• **Exercise instructions**:
Give back exactly the lines running from the line that holds "clear_scene()" through the line that holds "zip(*points))), Vector(map(max, zip(*points)))", ends included, and no other lines.

• **Data in this exercise**:
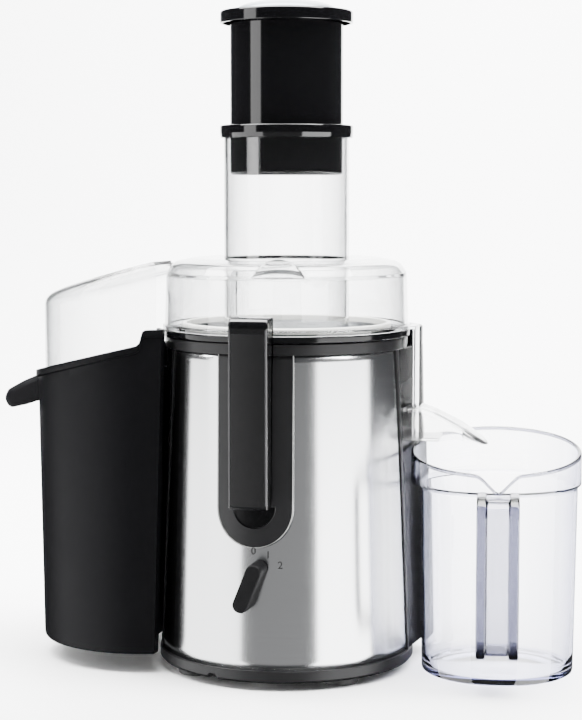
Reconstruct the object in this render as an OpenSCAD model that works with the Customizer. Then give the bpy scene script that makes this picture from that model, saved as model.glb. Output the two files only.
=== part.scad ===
// Centrifugal juicer: motor base with a steel front, clear lid with a feed tube,
// plunger, pulp bin on the left and juice jug on the right. Front is -Y, up is +Z,
// and the origin is on the motor's axis at the height of the worktop.

/* [Base] */
// Height of the rubber feet
foot_h = 4.6; // [3:0.2:8]
// Radius of each rubber foot
foot_r = 12.5; // [8:0.5:13]
// Distance of the feet from the motor axis
foot_pitch_r = 69; // [60:1:70]
// Outer radius of the base ring
base_ring_r = 85.3; // [84.6:0.1:88]
// Height of the base ring
base_ring_h = 8.1; // [7:0.1:12]
// Chamfer on the lower edge of the base ring
base_chamfer = 1.6; // [0.5:0.1:3]
// Thickness of the base plate
base_plate_t = 3; // [2:0.5:4]
// Radius of the base plate, inside the base ring
base_plate_r = 78; // [76:0.5:79]

/* [Housing] */
// Radius of the steel body at its top edge
body_top_r = 79.6; // [79.2:0.1:80.4]
// Radius of the steel body at its bottom edge
body_bottom_r = 83.7; // [83:0.1:84.4]
// Height of the steel body
body_h = 200.7; // [198:0.5:206]
// Thickness of the moulded housing walls
housing_wall = 2.4; // [2:0.1:3]
// Thickness of the steel sheet
steel_t = 0.8; // [0.5:0.1:1]
// Height of the deck that closes the motor room, above the worktop
deck_z = 150; // [148:0.5:152]
// Radius of the housing's rear corners at their top
corner_r = 34; // [32:0.5:35]
// Radius of the top ring
top_ring_r = 81; // [80.6:0.1:82]
// Height of the top ring
top_ring_h = 7.6; // [6:0.2:10]
// Width of the bead along each side edge of the steel
bead_w = 4.6; // [3:0.2:6]
// Height by which the beads stand proud of the steel
bead_rise = 1; // [0.4:0.1:1.6]

/* [Latch] */
// Width of the latch lever
lever_w = 25.6; // [22:0.2:28]
// Height of the lever's lower end above the worktop
lever_bottom_z = 117.5; // [112:0.5:122]
// Depth of the lever, front to back
lever_depth = 14; // [8:0.2:15]
// Wall of the lever
lever_wall = 2.4; // [2:0.1:3]
// Width of the recess panel behind the lever
recess_w = 49; // [46:0.5:54]
// Lowest point of the recess panel above the worktop
recess_bottom_z = 91.4; // [88:0.2:96]
// Radius of the latch hinge pin
hinge_pin_r = 1.6; // [1:0.1:2]
// Radius of the hinge pocket under the lever
pocket_r = 12.7; // [11:0.1:13]

/* [Controls] */
// Height of the speed knob's axis above the worktop
knob_z = 68; // [64:0.5:72]
// Length of the knob bar
knob_l = 33; // [28:0.5:36]
// Width of the knob bar
knob_w = 10.4; // [9:0.2:14]
// Height by which the knob stands off the steel
knob_h = 16.6; // [12:0.2:20]
// Turn of the knob at rest, clockwise from position 0
knob_turn = 22; // [0:1:50]
// Radius of the knob shaft
knob_shaft_r = 3; // [2.5:0.1:3.5]

/* [Bowl and lid] */
// Outer radius of the bowl wall under its rim
bowl_r = 75; // [74:0.2:75.4]
// Outer radius of the bowl wall at its floor
bowl_floor_r = 68; // [64:0.5:70]
// Wall of the bowl
bowl_wall = 2.2; // [1.8:0.1:2.6]
// Outer radius of the bowl rim and the lid flange
rim_r = 82.6; // [82:0.1:83]
// Height of the bowl rim
bowl_rim_h = 4.4; // [3.5:0.1:6]
// Height of the bowl floor above the motor deck
bowl_floor_gap = 7; // [5:0.5:9]
// Outer radius of the lid wall
lid_r = 81.2; // [80.6:0.1:81.6]
// Wall of the clear mouldings
lid_wall = 2.4; // [1.8:0.1:3]
// Thickness of the lid flange
lid_flange_t = 3; // [2:0.1:4]
// Height of the lid from its flange to its top edge
lid_h = 36.6; // [34:0.1:42]
// Rise of the lid top from its edge to the feed tube
lid_rise = 10.5; // [9:0.1:12]
// Outer radius of the feed tube
tube_r = 41.7; // [41:0.1:43]
// Height of the feed tube above the lid top
tube_h = 81.5; // [75:0.5:100]

/* [Pusher] */
// Radius of the plunger
plunger_r = 37.4; // [36:0.1:38]
// Wall of the plunger
plunger_wall = 2; // [1.5:0.1:3]
// Length of the plunger below its rim
plunger_l = 99.4; // [90:0.5:110]
// Height at which the plunger is held above the collar
pusher_lift = 66.6; // [20:0.2:80]
// Radius of the pusher rim
pusher_rim_r = 44; // [42:0.1:46]
// Height of the pusher rim
pusher_rim_h = 8; // [6:0.2:10]
// Radius of the pale cap on the pusher
cap_r = 33.3; // [28:0.1:35]
// Height of the cap's dome
cap_rise = 7.4; // [4:0.2:10]
// Radius of the collar on the feed tube
collar_r = 44.2; // [43.4:0.1:46]
// Height of the collar
collar_h = 5.5; // [4:0.1:8]

/* [Filter] */
// Outer radius of the basket rim
basket_rim_r = 69.8; // [68:0.1:70.4]
// Height of the filter basket
basket_h = 34; // [33:0.2:36]
// Radius of the grater disc
grater_r = 46; // [45:0.2:47]
// Height of the grater teeth
tooth_h = 1.4; // [0.8:0.1:2]
// Gap between the grater teeth and the feed tube
feed_gap = 2.2; // [1.5:0.1:4]

/* [Motor] */
// Radius of the motor shaft
shaft_r = 4; // [3.5:0.1:4.5]
// Outer radius of the stator
stator_r = 40; // [36:0.5:42]
// Radius of the armature core
armature_r = 22; // [20:0.5:24]
// Height of the lamination stack
stack_h = 40; // [30:1:44]
// Outer radius of the ball bearings
bearing_r = 11; // [10:0.2:12]
// Width of the ball bearings
bearing_w = 7; // [6:0.2:8]
// Radius of the cooling fan
fan_r = 32; // [26:0.5:34]

/* [Pulp bin] */
// Turn of the bin away from straight left, towards the back
bin_turn = 5; // [0:0.5:8]
// Distance of the bin's centre from the motor axis
bin_c = 101.4; // [100:0.2:103]
// Outer radius of the bin at its floor
bin_bottom_r = 72; // [70:0.2:73]
// Outer radius of the bin at its rim
bin_top_r = 75.4; // [75:0.2:77]
// Wall of the bin
bin_wall = 2; // [1.6:0.1:2.4]
// Height of the bin's floor above the worktop
bin_floor_z = 12; // [10:0.5:16]
// Height of the bin rim beside the housing
bin_rim_z = 220; // [218:0.2:222]
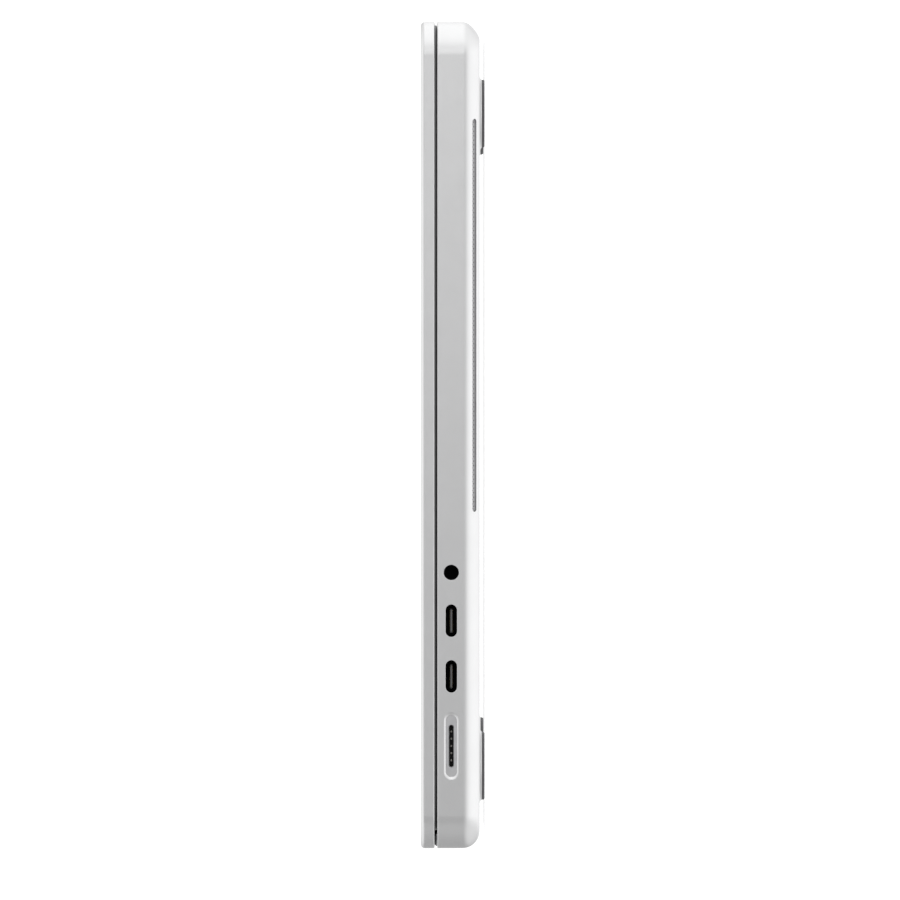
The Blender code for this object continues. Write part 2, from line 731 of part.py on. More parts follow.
def build_inside():
    packs = (
        ("battery_left", -0.1385, -0.0690, 0.0108),
        ("battery_middle", -0.0660, 0.0660, 0.0086),
        ("battery_right", 0.0690, 0.1385, 0.0108),
    )
    for name, x0, x1, top in packs:
        def pack(bm, a=x0, b=x1, z=top):
            prism(bm, rounded(a, b, -0.1030, -0.0280, 0.0020, 3), "Z", 0.0030, z)

        part(name, pack, (0.03, 0.03, 0.035), 0.6, 0.0)

    def board(bm):
        block(bm, -0.1370, 0.1370, -0.0240, 0.0450, 0.0050, 0.0062)

    def pipe(bm):
        outline = [
            (-0.0680, 0.0300), (0.0680, 0.0300), (0.0680, 0.0850), (0.0600, 0.0850),
            (0.0600, 0.0380), (-0.0600, 0.0380), (-0.0600, 0.0850), (-0.0680, 0.0850),
        ]
        prism(bm, outline, "Z", 0.0066, 0.0082)

    part("logic_board", board, (0.02, 0.05, 0.03), 0.5, 0.0)
    part("heat_pipe", pipe, (0.72, 0.38, 0.22), 0.3, 1.0)

    for side, sign in (("left", -1.0), ("right", 1.0)):
        cx = sign * FAN_X

        def housing(bm, x=cx):
            prism(bm, circle(x, FAN_Y, FAN_R, 40), "Z", 0.0032, 0.0085)

        def housing_dish(bm, x=cx):
            prism(bm, circle(x, FAN_Y, FAN_R - 0.0010, 40), "Z", 0.0040, 0.0100)

        def spindle(bm, x=cx):
            prism(bm, circle(x, FAN_Y, 0.0015, 16), "Z", 0.0036, 0.0080)

        fan = part("fan_housing_" + side, housing, DARK, 0.5, 0.0, cut=housing_dish)
        combine(fan, spindle, "UNION")

        def wheel(bm, x=cx):
            points = []
            for i in range(FAN_BLADES):
                a = 2.0 * math.pi * i / FAN_BLADES
                for r, turn in ((0.0080, -0.10), (0.0215, 0.10), (0.0215, 0.14), (0.0080, 0.00)):
                    points.append((x + r * math.cos(a + turn), FAN_Y + r * math.sin(a + turn)))
            prism(bm, points, "Z", 0.0044, 0.0078)

        def wheel_bore(bm, x=cx):
            prism(bm, circle(x, FAN_Y, 0.0020, 16), "Z", 0.0040, 0.0085)

        part("fan_impeller_" + side, wheel, (0.04, 0.04, 0.045), 0.5, 0.0,
             origin=(cx, FAN_Y, 0.0044), cut=wheel_bore)

        def speaker(bm, s=sign):
            x0, x1 = sorted((s * 0.1400, s * 0.1500))
            block(bm, x0, x1, -0.0320, 0.0170, 0.0032, 0.0110)

        part("speaker_" + side, speaker, DARK, 0.6, 0.0)


def pivot(name, location, children):
    """Empty on a joint's axis that carries the pieces moving with it."""
    empty = bpy.data.objects.new(name, None)
    empty.location = location
    bpy.context.scene.collection.objects.link(empty)
    for child in children:
        obj = bpy.data.objects[child]
        obj.location = [a - b for a, b in zip(obj.location, location)]
        obj.parent = empty


clear_scene()
build_lid()
build_hinge()
build_base()
build_sockets()
build_keys()
build_inside()
pivot("lid_axis", (0.0, HINGE_Y, HINGE_Z), LID_PIECES)
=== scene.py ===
"""Closed notebook computer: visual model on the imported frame. Metres, +Z up, front edge at -Y."""
import math

import bmesh
import bpy
from mathutils import Matrix, Vector

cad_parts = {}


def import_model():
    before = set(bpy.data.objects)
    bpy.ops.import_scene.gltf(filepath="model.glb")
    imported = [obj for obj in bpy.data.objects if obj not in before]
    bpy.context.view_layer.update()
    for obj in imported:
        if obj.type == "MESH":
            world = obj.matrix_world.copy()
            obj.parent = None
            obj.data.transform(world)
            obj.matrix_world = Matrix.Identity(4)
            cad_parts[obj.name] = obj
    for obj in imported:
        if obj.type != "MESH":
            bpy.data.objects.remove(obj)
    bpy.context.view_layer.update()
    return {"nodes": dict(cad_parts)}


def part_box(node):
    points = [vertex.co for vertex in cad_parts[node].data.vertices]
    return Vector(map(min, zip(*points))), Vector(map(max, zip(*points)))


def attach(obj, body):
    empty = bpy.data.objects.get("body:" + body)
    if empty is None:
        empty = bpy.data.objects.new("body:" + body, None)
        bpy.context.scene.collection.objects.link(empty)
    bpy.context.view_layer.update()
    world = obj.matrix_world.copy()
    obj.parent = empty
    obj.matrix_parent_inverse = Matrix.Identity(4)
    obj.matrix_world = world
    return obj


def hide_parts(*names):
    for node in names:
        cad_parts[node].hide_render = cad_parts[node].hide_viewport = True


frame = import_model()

NODES = frame["nodes"]

# Dimensions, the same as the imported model
W, D = 0.3126, 0.2212
CORNER_R = 0.0090
BASE_Z, DECK_Z = 0.0013, 0.0127
LID_Z0, LID_Z1 = 0.0134, 0.0171
EDGE_R = 0.0003
FILLET_IN, FILLET_UP = 0.0048, 0.0046
FRONT_EASE = 0.0010
HINGE_Y, HINGE_Z = D / 2 - 0.0018, 0.00925
KNUCKLE_R, KNUCKLE_UP = 0.0016, 0.00385
SIDE = W / 2
PORT_Z = 0.00893
JACK_Y, JACK_HOLE_R = 0.0367, 0.00204
USB_Y, USB_RIGHT_Y = (0.0496, 0.0645), 0.0640
USB_LONG, USB_HIGH = 0.00865, 0.00305
CHARGE_Y = 0.0831
SLOT_Y0, SLOT_Y1, SLOT_WIDE = -0.0846, 0.0205, 0.0015
SLOT_AT = math.radians(46.0)
DIAGONAL = math.sqrt(0.5)
PITCH, KEY = 0.0189, 0.0171
KEY_Z0, KEY_Z1 = 0.0114, 0.0126
WELL_X, WELL_HALF_Y, WELL_Y = 0.1375, 0.0571, 0.0361
SCREW_X, SCREW_Y = 0.1463, (-0.0995, -0.0350, 0.0200, 0.0975)
FOOT_R = 0.00915
SEG = 18
LID_TOP_R = 0.0011
PIN_HOLE_R = 0.00098
PAD_HOLE = (-0.0653, 0.0653, -0.1059, -0.0253)
PAD_X, PAD_Y0, PAD_Y1, PAD_CORNER_R = 0.0650, -0.1056, -0.0256, 0.0032
REAR_BACK = 0.0030
HINGE_WALL = HINGE_Y - 0.0020
SLOT_IN = FILLET_IN * (1 - math.sin(SLOT_AT))
SLOT_UP = FILLET_UP * (1 - math.cos(SLOT_AT))
VENT_DEPTH, VENT_HOLES, VENT_HOLE_R = 0.0006, 172, 0.00017
CHARGE_LONG, CHARGE_HIGH = 0.0178, 0.0038
CARD_Y, CARD_HALF, CARD_HALF_HIGH = 0.0425, 0.0122, 0.0013
HDMI_Y, HDMI_Z = 0.0815, 0.0084
HDMI_HALF, HDMI_HALF_HIGH, HDMI_BEVEL = 0.0072, 0.0023, 0.0016
NOTCH_HALF, NOTCH_EASE, NOTCH_DEEP = 0.0460, 0.0025, 0.0021
SPEAKER_X, SPEAKER_Y, SPEAKER_HOLE_R = 0.1412, -0.0165, 0.00024
SPEAKER_COLUMNS, SPEAKER_HOLES = 11, 105
SPEAKER_STEP_X, SPEAKER_STEP_Y = 0.00100, 0.00102


def middle(node):
    low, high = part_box(node)
    return (low[0] + high[0]) / 2, (low[1] + high[1]) / 2


FEET = {name: middle(name) for name in
        ("foot_front_left", "foot_front_right", "foot_rear_left", "foot_rear_right")}


# ---------------------------------------------------------------- materials

def nodes_of(name):
    mat = bpy.data.materials.new(name)
    mat.use_nodes = True
    tree = mat.node_tree
    return mat, tree, tree.nodes["Principled BSDF"]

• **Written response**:
clear_scene()
build_lid()
build_hinge()
build_base()
build_sockets()
build_keys()
build_inside()
pivot("lid_axis", (0.0, HINGE_Y, HINGE_Z), LID_PIECES)
=== scene.py ===
"""Closed notebook computer: visual model on the imported frame. Metres, +Z up, front edge at -Y."""
import math

import bmesh
import bpy
from mathutils import Matrix, Vector

cad_parts = {}


def import_model():
    before = set(bpy.data.objects)
    bpy.ops.import_scene.gltf(filepath="model.glb")
    imported = [obj for obj in bpy.data.objects if obj not in before]
    bpy.context.view_layer.update()
    for obj in imported:
        if obj.type == "MESH":
            world = obj.matrix_world.copy()
            obj.parent = None
            obj.data.transform(world)
            obj.matrix_world = Matrix.Identity(4)
            cad_parts[obj.name] = obj
    for obj in imported:
        if obj.type != "MESH":
            bpy.data.objects.remove(obj)
    bpy.context.view_layer.update()
    return {"nodes": dict(cad_parts)}


def part_box(node):
    points = [vertex.co for vertex in cad_parts[node].data.vertices]
    return Vector(map(min, zip(*points))), Vector(map(max, zip(*points)))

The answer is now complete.